The CRL Silver is big on midrange output. They are tube-like in this way, sending a shudder through my reference system in the mid and upper bass as they laid into the groove from the Police’s “Tea in the Sahara” [A&M]. Low bass reproduction through a robust loudspeaker like the Sonus Faber Cremona M proved to be one of the CRL Silver’s inarguable strengths. The bass drum impacts and cannon fusillades during the 1812 Overture [Telarc] were as terrifying as they were exciting. As good as the bass response is, it still leaves a bit of control on the table by softly blurring the double pluck of a bass guitar during “Someone Saved My Life Tonight” [Island]. It also lacks the ability of the very best (the Tara Labs Omega, for one) to layer images in space with a holographic dimensionality that makes eyebrows rise. It doesn’t quite capture the tightness and pummeling of the opening kick drum during Steely Dan’s “Time Out Of Mind” [MCA].

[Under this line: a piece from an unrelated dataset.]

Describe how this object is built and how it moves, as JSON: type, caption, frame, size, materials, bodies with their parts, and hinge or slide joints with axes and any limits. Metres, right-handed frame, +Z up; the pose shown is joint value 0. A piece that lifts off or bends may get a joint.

Treble focus and harmonics are where wire differences are most vividly expressed to me. At times, the Silver exhibits a leaner, closed-in character that lessens the sense of immediacy and realism. And versus an über-cable like Tara Labs, the Silver’s treble extremes didn’t exhibit the radiant and otherworldly openness that can be heard during from solo piano or during Jennifer Warnes’ rendition of Leonard Cohen’s “Song For Bernadette” [Shout].
It’s not unreasonable to expect a level of resolution and transparency commensurate with cabling from the usual suspects—Nordost, Tara, Crystal, Synergistic—and CRL Silver measures up. In fact, it gives away little in terms of resolution and dynamic subtlety to cabling even further up the price scale. In comparison, the Synergistic Tesla Precision is a bit more tightly controlled, less forward, but also faster on transients and offers a shade more treble air and dimension. The Crystal Cable Piccolo is fast and ultra-clean but also has, like the Silver, a lighter overall balance and a bit of treble tightness. Finally, the Tara Labs RSC2 Air offers a darker, almost ominous tonality with a similarly enriched midrange and relaxed treble. Alongside much more expensive mega-wires like the Tara Labs Omega or Synergistic Tesla Apex, the CRL Silver’s low-level resolution and micro-dynamics within the massive chorus of the 1812 Overture aren’t as specific and don’t fully express the rippling auras of resonance in the space around the singers. It should be noted, however, that in most cases these differences are relatively subtle, and you’ll need to factor in your own system as you digest my conclusions. Thank goodness cables are easy to audition, as I heartily recommend you do.
The CRL Silver exemplifies the kind of balance of audio credentials that one would expect in this price range. It’s tonally honest, very well-built, and a worthy heir to the work Weitzel and Ma began nearly two decades ago. It doesn’t necessarily break new ground in this range but it honorably joins some much-better-known competitors in helping to complete any audiophile’s journey toward the high end.